→ **BRIEF**
Exactly as they appear, copy the lines of the listing from the one containing "for corner in" through the final line, both included, and nothing else.

→ **DATA EXTRACT**
--

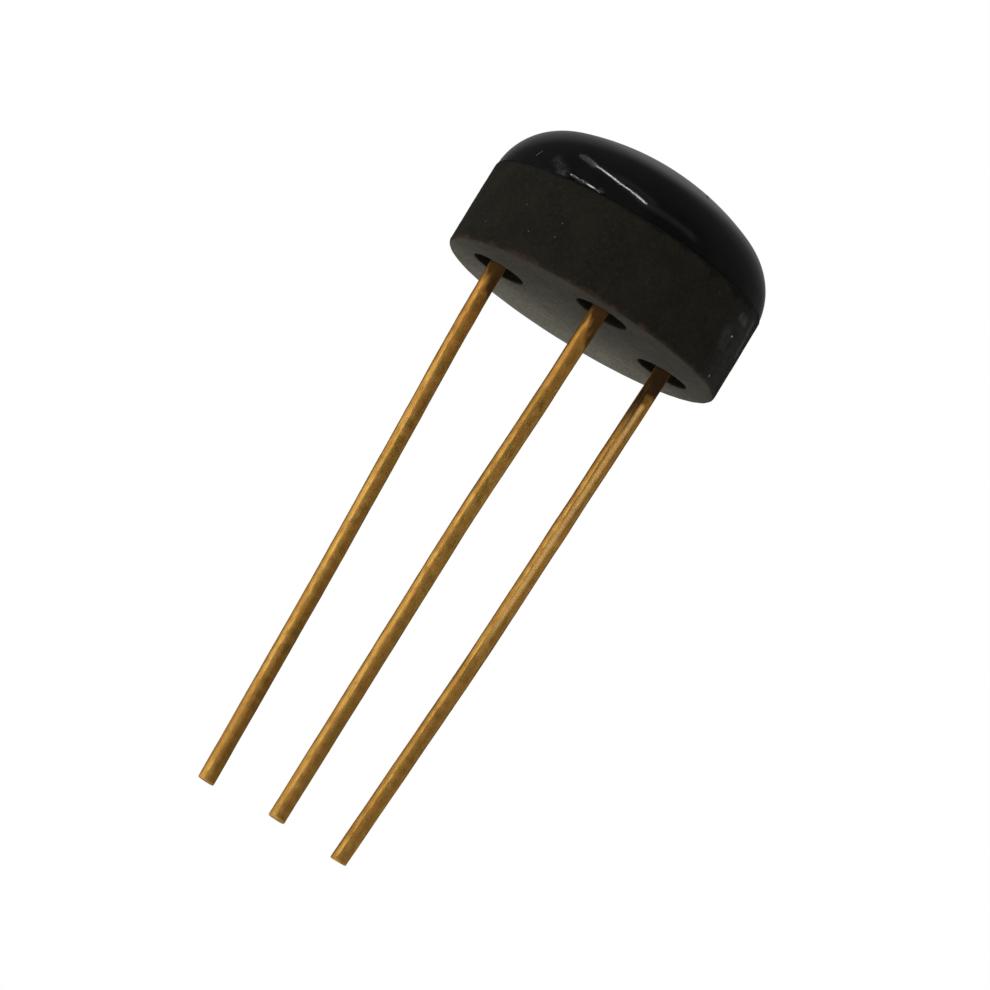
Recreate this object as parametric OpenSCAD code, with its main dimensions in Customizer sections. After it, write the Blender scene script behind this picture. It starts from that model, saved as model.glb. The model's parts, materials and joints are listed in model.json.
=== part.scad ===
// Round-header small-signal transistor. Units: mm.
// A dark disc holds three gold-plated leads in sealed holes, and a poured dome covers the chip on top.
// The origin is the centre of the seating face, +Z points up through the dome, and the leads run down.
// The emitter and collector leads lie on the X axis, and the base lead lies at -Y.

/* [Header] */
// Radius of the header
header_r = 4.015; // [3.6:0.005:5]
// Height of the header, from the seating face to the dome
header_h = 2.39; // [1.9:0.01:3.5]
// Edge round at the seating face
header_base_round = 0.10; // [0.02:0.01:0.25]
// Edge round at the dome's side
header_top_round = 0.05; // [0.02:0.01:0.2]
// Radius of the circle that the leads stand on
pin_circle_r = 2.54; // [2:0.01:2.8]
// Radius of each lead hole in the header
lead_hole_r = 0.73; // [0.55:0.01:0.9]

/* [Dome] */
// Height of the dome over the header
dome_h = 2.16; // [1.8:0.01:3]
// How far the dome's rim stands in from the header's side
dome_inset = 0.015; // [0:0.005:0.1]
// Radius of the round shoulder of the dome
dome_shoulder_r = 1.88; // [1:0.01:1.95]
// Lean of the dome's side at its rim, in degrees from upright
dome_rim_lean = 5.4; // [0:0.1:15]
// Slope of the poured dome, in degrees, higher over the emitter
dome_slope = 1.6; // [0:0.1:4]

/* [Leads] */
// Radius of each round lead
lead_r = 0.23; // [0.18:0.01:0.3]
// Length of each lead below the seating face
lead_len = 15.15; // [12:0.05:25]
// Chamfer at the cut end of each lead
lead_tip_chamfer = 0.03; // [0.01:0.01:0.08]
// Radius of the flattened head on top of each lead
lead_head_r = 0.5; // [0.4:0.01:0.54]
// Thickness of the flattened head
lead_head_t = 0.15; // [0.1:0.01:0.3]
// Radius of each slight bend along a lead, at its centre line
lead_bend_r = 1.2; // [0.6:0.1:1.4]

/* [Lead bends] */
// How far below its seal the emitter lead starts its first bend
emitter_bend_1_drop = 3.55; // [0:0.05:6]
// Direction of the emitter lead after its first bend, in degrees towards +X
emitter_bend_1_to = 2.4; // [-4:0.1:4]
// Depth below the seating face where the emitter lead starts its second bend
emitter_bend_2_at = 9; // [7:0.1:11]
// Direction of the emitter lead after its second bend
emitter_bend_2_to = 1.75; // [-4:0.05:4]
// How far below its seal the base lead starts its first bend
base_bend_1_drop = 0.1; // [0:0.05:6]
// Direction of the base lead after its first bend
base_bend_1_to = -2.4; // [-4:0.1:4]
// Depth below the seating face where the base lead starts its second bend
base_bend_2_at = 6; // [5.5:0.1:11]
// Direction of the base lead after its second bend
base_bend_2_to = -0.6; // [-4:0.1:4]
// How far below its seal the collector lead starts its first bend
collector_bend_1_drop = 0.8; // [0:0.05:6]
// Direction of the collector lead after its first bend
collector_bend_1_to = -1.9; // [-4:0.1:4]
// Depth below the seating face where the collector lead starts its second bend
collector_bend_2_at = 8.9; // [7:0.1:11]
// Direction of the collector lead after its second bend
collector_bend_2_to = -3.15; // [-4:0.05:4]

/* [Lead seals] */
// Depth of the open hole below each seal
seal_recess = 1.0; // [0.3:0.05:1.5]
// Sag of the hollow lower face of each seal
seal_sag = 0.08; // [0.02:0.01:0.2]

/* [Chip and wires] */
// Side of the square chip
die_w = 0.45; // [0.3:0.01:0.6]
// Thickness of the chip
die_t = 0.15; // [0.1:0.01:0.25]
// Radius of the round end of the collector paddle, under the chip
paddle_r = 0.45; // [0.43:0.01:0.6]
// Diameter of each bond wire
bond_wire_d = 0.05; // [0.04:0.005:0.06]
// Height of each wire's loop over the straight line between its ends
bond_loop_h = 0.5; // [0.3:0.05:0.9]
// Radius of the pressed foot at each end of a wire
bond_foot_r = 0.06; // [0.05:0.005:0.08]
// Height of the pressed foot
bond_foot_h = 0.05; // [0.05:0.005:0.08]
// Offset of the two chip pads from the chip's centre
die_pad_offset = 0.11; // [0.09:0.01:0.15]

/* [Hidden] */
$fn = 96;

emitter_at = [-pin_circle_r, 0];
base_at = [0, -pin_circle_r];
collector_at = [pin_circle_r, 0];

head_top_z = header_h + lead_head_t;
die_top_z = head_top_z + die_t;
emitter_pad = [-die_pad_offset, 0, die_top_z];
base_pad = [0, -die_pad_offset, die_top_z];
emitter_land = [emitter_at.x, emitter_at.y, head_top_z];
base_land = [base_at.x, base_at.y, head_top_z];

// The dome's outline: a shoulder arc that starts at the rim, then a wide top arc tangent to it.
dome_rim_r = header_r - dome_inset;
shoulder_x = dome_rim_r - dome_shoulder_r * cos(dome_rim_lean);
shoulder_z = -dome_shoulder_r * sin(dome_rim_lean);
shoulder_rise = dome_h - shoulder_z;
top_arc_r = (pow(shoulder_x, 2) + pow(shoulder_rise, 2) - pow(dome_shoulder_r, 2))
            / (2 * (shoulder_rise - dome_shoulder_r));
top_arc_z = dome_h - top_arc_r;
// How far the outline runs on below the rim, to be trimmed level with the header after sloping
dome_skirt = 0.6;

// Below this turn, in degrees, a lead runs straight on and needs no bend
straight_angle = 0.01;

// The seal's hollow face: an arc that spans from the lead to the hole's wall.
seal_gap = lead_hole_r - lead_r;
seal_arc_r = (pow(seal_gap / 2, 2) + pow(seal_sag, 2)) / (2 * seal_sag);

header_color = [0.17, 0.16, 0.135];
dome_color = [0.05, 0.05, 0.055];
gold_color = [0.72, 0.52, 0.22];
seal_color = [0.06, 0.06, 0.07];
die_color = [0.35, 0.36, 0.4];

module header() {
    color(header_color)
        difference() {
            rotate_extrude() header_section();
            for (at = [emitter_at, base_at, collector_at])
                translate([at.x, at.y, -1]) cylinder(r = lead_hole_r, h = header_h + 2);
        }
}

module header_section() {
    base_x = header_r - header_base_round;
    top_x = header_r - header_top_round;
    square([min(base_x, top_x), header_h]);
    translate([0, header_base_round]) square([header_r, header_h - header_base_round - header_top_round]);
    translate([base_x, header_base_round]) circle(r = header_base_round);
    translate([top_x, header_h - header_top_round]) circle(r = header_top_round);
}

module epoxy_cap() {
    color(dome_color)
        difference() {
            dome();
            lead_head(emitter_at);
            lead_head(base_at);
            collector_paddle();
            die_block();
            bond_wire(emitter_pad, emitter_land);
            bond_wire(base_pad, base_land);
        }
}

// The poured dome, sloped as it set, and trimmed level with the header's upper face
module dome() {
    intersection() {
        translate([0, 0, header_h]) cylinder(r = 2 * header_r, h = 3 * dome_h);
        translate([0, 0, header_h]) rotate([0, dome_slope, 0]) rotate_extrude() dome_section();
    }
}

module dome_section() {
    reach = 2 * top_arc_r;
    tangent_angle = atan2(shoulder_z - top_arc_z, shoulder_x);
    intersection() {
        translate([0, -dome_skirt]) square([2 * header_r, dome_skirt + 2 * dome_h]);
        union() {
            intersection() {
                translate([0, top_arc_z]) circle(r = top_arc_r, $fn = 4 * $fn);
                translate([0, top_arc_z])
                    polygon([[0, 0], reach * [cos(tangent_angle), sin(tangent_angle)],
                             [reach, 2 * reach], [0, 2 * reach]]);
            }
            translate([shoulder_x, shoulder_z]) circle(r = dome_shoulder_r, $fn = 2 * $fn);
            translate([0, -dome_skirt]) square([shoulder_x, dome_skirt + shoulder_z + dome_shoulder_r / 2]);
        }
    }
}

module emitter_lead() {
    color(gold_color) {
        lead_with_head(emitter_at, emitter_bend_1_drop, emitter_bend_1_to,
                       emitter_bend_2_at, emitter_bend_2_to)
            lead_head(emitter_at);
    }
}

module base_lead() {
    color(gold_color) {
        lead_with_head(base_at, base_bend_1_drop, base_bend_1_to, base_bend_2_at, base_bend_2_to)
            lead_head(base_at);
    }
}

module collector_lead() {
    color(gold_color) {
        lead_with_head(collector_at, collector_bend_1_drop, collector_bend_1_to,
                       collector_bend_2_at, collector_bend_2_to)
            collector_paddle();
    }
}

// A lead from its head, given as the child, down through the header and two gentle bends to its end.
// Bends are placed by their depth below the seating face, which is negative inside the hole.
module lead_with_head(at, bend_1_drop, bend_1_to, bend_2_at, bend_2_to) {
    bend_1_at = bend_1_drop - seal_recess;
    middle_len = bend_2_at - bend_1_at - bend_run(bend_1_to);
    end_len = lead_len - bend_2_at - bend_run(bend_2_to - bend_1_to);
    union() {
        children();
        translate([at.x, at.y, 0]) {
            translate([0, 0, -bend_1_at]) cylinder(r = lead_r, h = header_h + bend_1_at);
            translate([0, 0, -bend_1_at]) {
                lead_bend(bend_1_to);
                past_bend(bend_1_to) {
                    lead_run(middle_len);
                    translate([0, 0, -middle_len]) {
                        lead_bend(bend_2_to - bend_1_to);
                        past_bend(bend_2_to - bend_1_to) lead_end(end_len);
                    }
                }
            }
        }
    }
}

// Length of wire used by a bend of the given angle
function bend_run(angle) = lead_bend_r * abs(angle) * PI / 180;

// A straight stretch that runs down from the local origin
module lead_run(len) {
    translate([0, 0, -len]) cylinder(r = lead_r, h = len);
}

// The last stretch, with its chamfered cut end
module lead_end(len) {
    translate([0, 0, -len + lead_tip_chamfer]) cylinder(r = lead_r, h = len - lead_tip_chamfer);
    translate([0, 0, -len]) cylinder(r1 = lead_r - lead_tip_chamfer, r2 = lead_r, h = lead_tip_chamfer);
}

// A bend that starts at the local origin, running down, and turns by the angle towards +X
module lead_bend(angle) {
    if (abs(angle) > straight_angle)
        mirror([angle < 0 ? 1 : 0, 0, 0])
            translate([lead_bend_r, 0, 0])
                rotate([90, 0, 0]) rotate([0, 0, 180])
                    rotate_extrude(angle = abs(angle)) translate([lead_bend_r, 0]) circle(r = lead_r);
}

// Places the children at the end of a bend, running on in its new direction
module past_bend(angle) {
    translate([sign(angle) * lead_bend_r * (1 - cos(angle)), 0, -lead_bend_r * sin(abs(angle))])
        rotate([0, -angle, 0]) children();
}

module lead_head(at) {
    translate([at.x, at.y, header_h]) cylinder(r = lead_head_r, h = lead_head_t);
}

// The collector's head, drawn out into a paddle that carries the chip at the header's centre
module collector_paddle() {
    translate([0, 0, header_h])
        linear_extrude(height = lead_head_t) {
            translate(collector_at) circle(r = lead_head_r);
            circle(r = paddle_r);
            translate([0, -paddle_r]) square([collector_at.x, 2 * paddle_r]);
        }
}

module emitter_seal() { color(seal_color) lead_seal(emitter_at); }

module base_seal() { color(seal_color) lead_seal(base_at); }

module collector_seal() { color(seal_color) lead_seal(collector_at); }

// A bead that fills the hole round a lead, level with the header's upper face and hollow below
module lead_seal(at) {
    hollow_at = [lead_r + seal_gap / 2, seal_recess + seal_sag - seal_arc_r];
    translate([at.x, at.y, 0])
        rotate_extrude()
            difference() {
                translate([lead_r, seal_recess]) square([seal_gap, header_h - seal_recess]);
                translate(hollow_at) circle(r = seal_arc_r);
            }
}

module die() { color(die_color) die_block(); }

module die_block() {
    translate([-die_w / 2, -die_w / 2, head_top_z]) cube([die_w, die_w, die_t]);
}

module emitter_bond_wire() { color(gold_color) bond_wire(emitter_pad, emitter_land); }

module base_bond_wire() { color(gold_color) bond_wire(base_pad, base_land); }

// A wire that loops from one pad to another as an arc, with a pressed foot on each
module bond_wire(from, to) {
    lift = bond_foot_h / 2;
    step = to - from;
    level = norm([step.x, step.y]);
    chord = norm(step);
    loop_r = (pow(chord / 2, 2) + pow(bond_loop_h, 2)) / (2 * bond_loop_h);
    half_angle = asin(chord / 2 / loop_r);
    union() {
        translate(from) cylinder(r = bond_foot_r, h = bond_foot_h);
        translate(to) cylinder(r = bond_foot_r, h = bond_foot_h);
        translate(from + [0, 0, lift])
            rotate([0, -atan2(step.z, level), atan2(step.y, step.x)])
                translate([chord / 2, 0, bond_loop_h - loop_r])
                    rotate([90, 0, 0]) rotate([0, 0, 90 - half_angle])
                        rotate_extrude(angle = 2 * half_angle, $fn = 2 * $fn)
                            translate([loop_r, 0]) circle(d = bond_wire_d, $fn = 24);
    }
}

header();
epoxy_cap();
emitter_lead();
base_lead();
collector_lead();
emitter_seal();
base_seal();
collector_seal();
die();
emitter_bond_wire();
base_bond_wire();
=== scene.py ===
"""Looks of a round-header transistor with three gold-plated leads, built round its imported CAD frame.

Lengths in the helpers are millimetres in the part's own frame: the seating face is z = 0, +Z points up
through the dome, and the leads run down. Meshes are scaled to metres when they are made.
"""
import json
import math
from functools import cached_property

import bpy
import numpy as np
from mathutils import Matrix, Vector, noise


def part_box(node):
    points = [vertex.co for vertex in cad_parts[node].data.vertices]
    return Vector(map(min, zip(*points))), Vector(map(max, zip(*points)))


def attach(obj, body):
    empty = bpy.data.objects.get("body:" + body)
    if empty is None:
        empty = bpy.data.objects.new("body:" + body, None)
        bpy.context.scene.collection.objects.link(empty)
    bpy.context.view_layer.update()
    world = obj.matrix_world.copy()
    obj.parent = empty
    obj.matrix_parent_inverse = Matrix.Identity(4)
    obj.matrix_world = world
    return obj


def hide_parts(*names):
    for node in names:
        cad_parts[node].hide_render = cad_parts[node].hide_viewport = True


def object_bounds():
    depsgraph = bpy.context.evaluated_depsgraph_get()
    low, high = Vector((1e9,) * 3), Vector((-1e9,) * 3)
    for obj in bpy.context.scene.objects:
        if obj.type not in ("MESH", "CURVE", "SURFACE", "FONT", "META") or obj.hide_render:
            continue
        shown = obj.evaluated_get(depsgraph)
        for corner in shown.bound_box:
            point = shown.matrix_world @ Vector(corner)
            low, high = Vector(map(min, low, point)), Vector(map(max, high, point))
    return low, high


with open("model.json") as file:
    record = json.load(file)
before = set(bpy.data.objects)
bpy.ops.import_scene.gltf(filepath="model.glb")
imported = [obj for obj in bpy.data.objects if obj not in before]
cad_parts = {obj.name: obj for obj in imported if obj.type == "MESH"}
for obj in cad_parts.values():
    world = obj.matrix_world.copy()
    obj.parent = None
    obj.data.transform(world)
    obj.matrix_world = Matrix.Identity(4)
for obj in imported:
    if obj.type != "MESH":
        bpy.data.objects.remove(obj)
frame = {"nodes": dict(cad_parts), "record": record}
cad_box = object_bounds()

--

→ **EXERCISE ANSWER**
        for corner in shown.bound_box:
            point = shown.matrix_world @ Vector(corner)
            low, high = Vector(map(min, low, point)), Vector(map(max, high, point))
    return low, high


with open("model.json") as file:
    record = json.load(file)
before = set(bpy.data.objects)
bpy.ops.import_scene.gltf(filepath="model.glb")
imported = [obj for obj in bpy.data.objects if obj not in before]
cad_parts = {obj.name: obj for obj in imported if obj.type == "MESH"}
for obj in cad_parts.values():
    world = obj.matrix_world.copy()
    obj.parent = None
    obj.data.transform(world)
    obj.matrix_world = Matrix.Identity(4)
for obj in imported:
    if obj.type != "MESH":
        bpy.data.objects.remove(obj)
frame = {"nodes": dict(cad_parts), "record": record}
cad_box = object_bounds()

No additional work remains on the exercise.